Written task: In the listing that follows, the range to quote begins at the line that has "claws_left + claws_right)" and ends after the line that has "obj.parent = None"; quote it verbatim and add nothing.

The data:
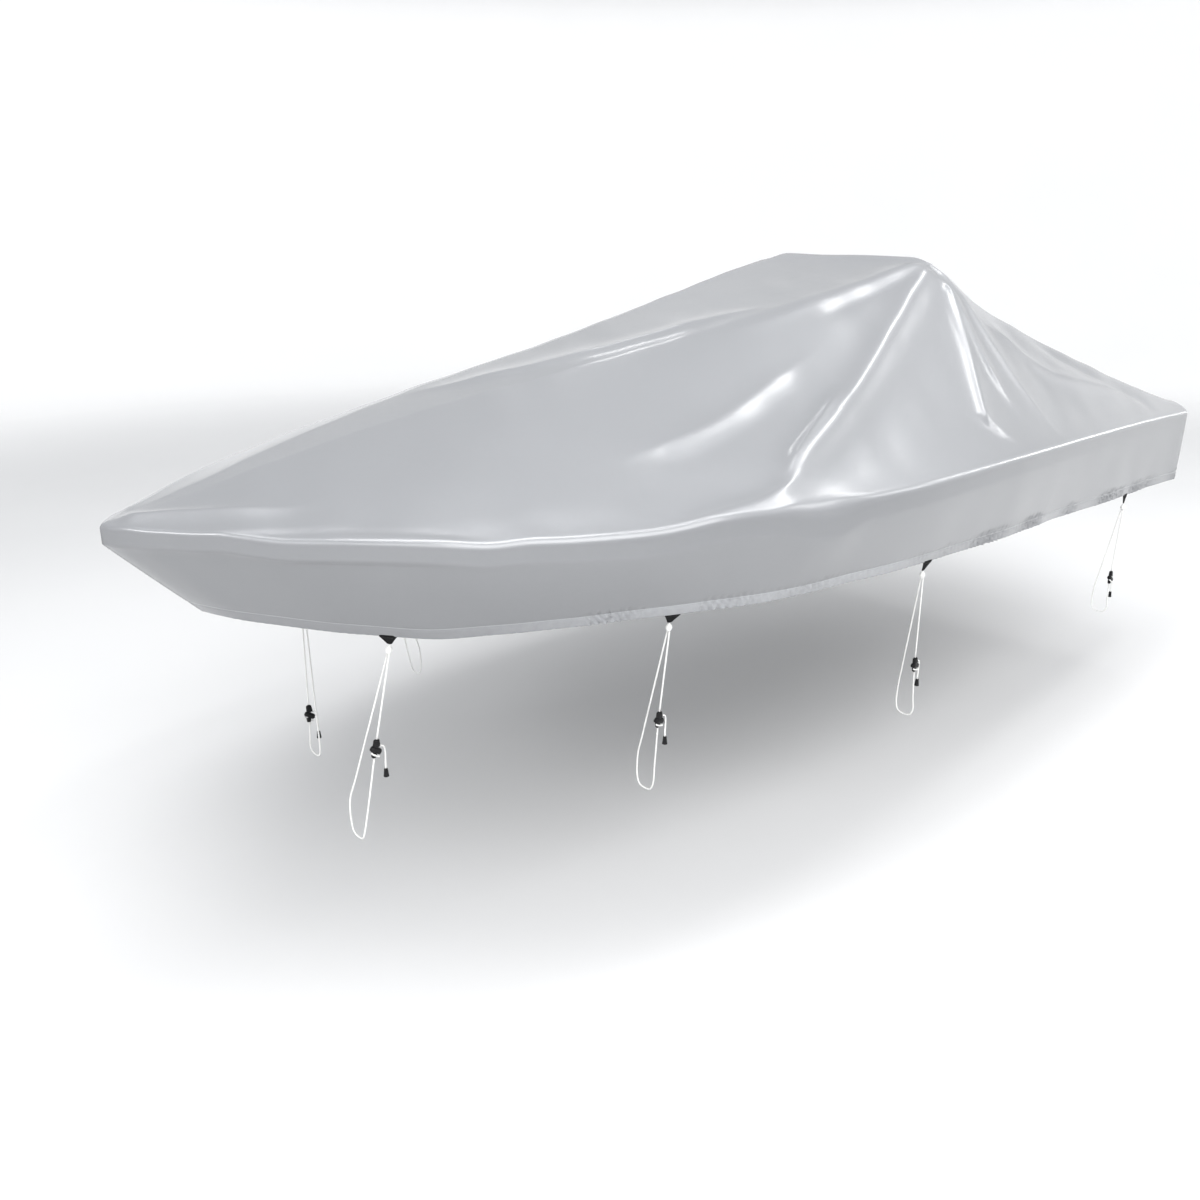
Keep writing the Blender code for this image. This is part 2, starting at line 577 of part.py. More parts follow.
--
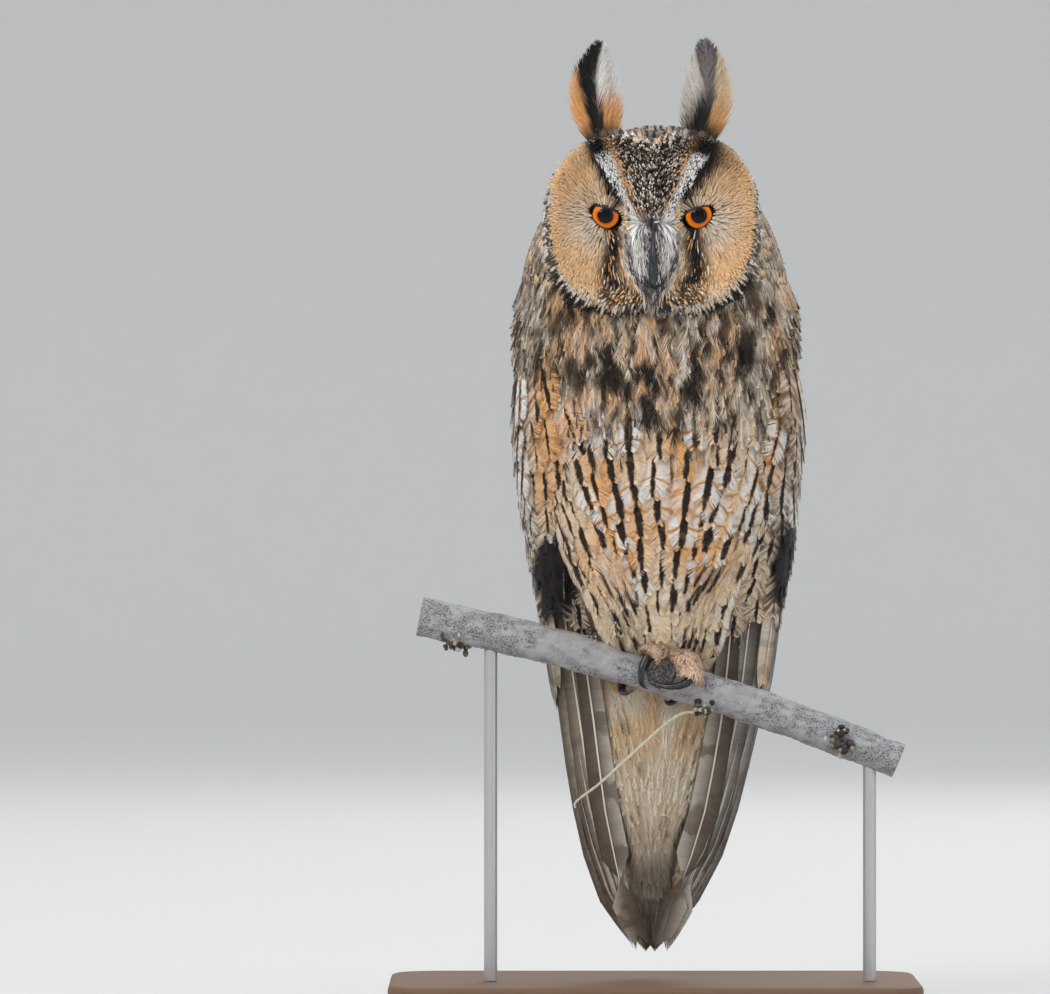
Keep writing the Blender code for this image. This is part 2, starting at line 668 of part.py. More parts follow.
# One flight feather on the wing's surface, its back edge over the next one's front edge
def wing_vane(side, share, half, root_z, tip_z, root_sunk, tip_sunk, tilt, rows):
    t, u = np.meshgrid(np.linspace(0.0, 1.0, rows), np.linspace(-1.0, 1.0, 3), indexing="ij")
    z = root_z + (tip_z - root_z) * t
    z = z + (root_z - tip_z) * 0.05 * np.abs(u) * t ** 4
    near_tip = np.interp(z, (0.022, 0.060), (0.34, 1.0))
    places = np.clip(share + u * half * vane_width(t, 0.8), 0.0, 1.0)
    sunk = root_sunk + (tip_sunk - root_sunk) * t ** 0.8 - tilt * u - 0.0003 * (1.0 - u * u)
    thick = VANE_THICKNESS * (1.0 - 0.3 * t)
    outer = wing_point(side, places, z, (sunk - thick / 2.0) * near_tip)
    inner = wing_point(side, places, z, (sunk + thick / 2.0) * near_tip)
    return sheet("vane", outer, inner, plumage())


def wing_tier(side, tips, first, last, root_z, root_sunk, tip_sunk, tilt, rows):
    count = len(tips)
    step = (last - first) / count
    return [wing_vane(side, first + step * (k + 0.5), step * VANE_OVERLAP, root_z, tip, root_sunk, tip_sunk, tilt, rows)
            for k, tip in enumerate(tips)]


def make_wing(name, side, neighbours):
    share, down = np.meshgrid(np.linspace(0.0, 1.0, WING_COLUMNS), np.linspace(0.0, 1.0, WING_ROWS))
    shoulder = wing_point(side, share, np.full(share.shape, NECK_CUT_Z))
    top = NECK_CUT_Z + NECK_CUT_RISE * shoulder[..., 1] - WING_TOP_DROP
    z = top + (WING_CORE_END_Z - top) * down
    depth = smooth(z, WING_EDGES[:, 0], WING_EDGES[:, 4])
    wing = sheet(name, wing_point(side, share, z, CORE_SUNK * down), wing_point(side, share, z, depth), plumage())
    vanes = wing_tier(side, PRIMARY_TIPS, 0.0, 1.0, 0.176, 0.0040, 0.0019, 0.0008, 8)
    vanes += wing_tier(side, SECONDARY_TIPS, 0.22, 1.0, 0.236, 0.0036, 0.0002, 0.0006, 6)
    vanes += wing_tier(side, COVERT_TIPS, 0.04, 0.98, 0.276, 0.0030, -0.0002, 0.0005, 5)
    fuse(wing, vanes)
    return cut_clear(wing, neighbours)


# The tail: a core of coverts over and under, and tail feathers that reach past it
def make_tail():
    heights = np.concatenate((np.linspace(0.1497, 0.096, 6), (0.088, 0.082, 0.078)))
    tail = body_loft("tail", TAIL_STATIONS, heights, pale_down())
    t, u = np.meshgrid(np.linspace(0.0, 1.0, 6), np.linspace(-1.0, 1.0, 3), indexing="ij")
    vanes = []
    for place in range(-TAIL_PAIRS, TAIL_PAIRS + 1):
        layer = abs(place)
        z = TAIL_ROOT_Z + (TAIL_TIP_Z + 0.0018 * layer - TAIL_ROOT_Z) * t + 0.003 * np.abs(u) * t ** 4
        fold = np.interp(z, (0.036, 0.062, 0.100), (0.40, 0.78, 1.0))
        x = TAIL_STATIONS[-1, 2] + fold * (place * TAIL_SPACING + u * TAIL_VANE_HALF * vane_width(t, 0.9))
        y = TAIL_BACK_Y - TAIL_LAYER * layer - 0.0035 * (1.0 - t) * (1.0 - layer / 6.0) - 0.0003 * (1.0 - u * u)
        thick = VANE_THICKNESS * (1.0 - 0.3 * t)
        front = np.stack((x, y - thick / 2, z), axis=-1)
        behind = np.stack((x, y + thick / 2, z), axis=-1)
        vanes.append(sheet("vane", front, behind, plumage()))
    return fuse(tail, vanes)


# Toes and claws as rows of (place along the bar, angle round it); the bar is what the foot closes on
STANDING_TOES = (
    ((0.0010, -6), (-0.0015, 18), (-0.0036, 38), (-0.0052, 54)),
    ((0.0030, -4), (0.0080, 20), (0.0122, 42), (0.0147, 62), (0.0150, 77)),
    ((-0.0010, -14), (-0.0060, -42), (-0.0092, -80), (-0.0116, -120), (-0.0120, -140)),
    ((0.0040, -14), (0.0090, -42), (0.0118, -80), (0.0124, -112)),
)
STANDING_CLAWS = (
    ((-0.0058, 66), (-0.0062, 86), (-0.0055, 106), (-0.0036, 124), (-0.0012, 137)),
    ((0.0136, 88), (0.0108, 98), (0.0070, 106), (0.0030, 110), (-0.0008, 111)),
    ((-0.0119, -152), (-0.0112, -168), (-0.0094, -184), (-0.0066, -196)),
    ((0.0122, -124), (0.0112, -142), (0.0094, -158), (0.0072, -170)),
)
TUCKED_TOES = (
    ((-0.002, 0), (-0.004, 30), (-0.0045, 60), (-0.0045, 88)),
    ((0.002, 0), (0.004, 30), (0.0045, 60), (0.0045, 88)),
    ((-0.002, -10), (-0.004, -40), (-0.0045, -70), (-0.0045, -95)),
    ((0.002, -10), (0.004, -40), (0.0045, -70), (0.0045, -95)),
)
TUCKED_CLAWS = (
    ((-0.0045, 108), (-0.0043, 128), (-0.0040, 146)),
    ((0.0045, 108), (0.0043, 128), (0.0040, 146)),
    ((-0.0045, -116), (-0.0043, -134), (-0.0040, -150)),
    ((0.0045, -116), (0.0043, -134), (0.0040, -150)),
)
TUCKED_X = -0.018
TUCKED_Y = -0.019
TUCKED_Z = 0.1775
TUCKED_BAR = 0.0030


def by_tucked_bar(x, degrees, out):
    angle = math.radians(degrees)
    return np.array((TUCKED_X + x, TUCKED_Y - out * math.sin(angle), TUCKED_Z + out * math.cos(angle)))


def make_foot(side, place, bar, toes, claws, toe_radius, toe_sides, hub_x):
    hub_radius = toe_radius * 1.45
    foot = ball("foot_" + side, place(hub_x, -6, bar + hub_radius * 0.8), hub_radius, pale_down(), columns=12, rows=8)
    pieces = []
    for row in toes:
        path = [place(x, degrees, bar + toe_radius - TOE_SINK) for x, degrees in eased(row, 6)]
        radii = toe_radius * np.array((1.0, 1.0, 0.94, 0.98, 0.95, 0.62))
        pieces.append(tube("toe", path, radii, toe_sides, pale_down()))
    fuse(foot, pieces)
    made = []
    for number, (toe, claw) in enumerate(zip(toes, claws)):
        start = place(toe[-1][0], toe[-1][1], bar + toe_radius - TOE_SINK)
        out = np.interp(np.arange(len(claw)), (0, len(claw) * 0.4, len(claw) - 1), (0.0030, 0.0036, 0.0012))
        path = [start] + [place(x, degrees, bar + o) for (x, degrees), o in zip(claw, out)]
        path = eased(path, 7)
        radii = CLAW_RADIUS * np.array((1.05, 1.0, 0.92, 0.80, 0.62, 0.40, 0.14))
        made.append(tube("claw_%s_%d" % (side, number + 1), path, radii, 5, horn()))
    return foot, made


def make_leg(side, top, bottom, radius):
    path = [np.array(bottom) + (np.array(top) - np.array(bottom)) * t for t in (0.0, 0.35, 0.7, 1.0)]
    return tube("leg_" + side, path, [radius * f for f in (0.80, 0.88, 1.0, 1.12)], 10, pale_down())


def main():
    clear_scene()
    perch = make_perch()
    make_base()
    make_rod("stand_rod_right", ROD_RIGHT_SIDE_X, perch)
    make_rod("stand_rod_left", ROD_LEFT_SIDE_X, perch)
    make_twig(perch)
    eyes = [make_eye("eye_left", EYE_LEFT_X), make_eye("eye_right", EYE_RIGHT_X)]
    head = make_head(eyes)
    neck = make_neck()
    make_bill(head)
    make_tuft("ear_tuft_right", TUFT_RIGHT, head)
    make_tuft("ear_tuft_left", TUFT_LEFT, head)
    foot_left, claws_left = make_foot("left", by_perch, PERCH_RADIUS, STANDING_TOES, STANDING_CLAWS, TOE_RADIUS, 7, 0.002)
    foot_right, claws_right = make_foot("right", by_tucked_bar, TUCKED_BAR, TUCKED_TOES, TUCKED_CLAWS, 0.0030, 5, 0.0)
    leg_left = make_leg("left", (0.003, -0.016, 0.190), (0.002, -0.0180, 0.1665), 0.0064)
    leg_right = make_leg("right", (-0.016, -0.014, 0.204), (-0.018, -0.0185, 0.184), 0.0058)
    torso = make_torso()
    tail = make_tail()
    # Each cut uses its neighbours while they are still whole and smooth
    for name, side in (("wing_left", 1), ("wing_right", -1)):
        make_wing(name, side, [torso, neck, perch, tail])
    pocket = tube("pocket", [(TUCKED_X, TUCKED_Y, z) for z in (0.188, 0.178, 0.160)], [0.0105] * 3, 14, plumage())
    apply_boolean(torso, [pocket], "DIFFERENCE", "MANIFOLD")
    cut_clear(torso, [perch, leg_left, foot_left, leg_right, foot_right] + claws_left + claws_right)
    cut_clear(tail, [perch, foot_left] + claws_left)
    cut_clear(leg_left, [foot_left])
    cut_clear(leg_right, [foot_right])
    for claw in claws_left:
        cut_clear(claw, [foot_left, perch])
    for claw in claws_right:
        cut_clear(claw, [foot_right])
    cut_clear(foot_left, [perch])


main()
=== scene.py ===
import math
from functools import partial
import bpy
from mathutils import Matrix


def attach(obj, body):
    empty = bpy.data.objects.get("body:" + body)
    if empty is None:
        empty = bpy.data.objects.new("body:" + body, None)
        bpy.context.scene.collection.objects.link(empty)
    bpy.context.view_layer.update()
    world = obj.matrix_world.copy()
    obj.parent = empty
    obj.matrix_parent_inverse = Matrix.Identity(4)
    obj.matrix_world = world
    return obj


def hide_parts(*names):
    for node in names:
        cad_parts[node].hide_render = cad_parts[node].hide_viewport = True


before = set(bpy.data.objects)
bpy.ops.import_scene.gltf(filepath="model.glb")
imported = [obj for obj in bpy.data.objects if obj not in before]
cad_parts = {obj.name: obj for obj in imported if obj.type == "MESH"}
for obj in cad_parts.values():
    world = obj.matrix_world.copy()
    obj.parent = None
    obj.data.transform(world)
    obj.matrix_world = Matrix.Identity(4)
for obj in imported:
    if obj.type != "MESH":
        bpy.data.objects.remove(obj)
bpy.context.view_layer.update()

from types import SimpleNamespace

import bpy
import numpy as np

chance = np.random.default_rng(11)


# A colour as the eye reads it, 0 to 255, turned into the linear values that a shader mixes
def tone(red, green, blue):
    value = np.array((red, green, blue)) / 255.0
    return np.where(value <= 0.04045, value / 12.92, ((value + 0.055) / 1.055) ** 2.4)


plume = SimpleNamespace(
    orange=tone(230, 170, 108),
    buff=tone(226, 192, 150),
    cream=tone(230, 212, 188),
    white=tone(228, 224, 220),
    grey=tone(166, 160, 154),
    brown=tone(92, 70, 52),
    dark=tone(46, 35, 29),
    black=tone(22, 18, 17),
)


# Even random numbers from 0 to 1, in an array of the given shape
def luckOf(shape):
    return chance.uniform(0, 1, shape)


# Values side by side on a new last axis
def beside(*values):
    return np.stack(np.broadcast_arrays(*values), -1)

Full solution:
    cut_clear(torso, [perch, leg_left, foot_left, leg_right, foot_right] + claws_left + claws_right)
    cut_clear(tail, [perch, foot_left] + claws_left)
    cut_clear(leg_left, [foot_left])
    cut_clear(leg_right, [foot_right])
    for claw in claws_left:
        cut_clear(claw, [foot_left, perch])
    for claw in claws_right:
        cut_clear(claw, [foot_right])
    cut_clear(foot_left, [perch])


main()
=== scene.py ===
import math
from functools import partial
import bpy
from mathutils import Matrix


def attach(obj, body):
    empty = bpy.data.objects.get("body:" + body)
    if empty is None:
        empty = bpy.data.objects.new("body:" + body, None)
        bpy.context.scene.collection.objects.link(empty)
    bpy.context.view_layer.update()
    world = obj.matrix_world.copy()
    obj.parent = empty
    obj.matrix_parent_inverse = Matrix.Identity(4)
    obj.matrix_world = world
    return obj


def hide_parts(*names):
    for node in names:
        cad_parts[node].hide_render = cad_parts[node].hide_viewport = True


before = set(bpy.data.objects)
bpy.ops.import_scene.gltf(filepath="model.glb")
imported = [obj for obj in bpy.data.objects if obj not in before]
cad_parts = {obj.name: obj for obj in imported if obj.type == "MESH"}
for obj in cad_parts.values():
    world = obj.matrix_world.copy()
    obj.parent = None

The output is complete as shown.